My favourite curl snippet is probably generating C code to be used in other projects

curl http://example.com --libcurl example.c


Would be nice to see some good non-HTTP uses. The manpage says:

> curl is a tool to transfer data from or to a server, using one of the supported protocols (DICT, FILE, FTP, FTPS, GOPHER, HTTP, HTTPS, IMAP, IMAPS, LDAP, LDAPS, POP3, POP3S, RTMP, RTSP, SCP, SFTP, SMB, SMBS, SMTP, SMTPS, TELNET and TFTP).


I use it for IMAP, it works great!

I even filed a feature request to support different authorization/authentication (e.g. shared inboxes accessed through a regular user account), and one of the contributor implemented it. Had a great experience :)


I do wonder what the point of using curl for SCP would be instead of using the scp tool itself.


If you write a script and it takes a URL argument to download or upload stuff and you use curl for it, you get transparent support for a buttload of protocols easily, so there's that.

Also, the manpage says:

> curl is powered by libcurl for all transfer-related features.

So, that means you get the same benefit when using libcurl from other programming languages.


FWIW, scp is deprecated (but I believe that's the entire protocol, not just the tool, though the tool is ludicrously slow and awkward).


Where you hear that? Deprecated in favor of what other tool? As far as I know, there's no other tool that lets you specify files with arbitrary server-side code, like the following example:

  scp -T server:'$(ls -t * | head -1)' .


In the OpenSSH 8.0 release notes they state that "The scp protocol is outdated, inflexible and not readily fixed. We recommend the use of more modern protocols like sftp and rsync for file transfer instead.", which has been widely reported (so if you just searched Google for "scp deprecated" instead of trying to undermine the statement with nothing but a statement of doubt, it would have come up immediately) as an informal deprecation; afaik the only thing stopping them from formally deprecating it is a lack of a direct replacement (such as giving sftp a few more affordances).

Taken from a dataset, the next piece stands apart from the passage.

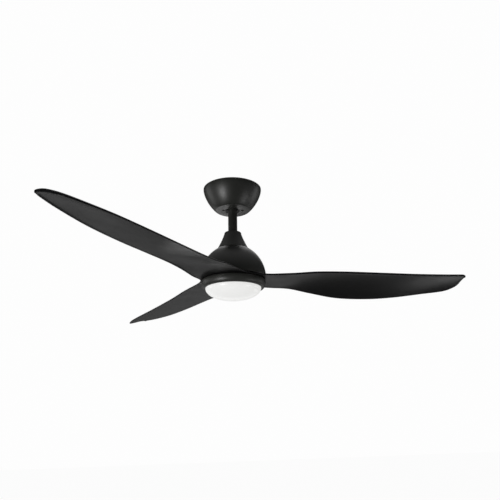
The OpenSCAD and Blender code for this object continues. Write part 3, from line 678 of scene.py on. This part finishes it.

> so if you just searched Google for "scp deprecated" instead of trying to undermine the statement with nothing but a statement of doubt, it would have come up immediately

I had looked it up with precisely those keywords[1] and nothing that seemed like scp was deprecated came up. However, I admit I didn't use Google.

Also, it wasn't a statement of doubt as much as it was a request for information and an expression of frustration in case it was true. Thank you for answering, by the way.

[1] https://duckduckgo.com/?q=scp+deprecated&t=ffab&ia=web


The 'dump response headers only' section made me chuckle. I thought I had been doing things the hard way instinctively, but nope. It's a good old 'curl -D - -o /dev/null http://example.com' Though the author uses -s, which I don't because if I'm just dumping the headers I'm probably looking for errors.

Also the '-d <param> -G' combo to do query strings surprised me. I've always just submitted the full url, maybe with a quick grumble when I forget to single quote it all. I actually don't see much of an advantage here, since you still need to quote the parameters, and it keeps the same format.


There's also --resolve and --connect-to, which have some neat uses.

For example, direct a request to a specific server in a cluster. Or send to localhost SSL without -k, so you can still test certificate verification works ( localhost can be useful, because some dumb firewalls block 'external' non-443 SSL).


or having to work with SNI


Since 7.49.0 -H supports passing in a text file (@filename), so you can cut&paste and edit headers from devtools.


This might actually be off topic but is there a way to curl into telnet for a websocket endpoint?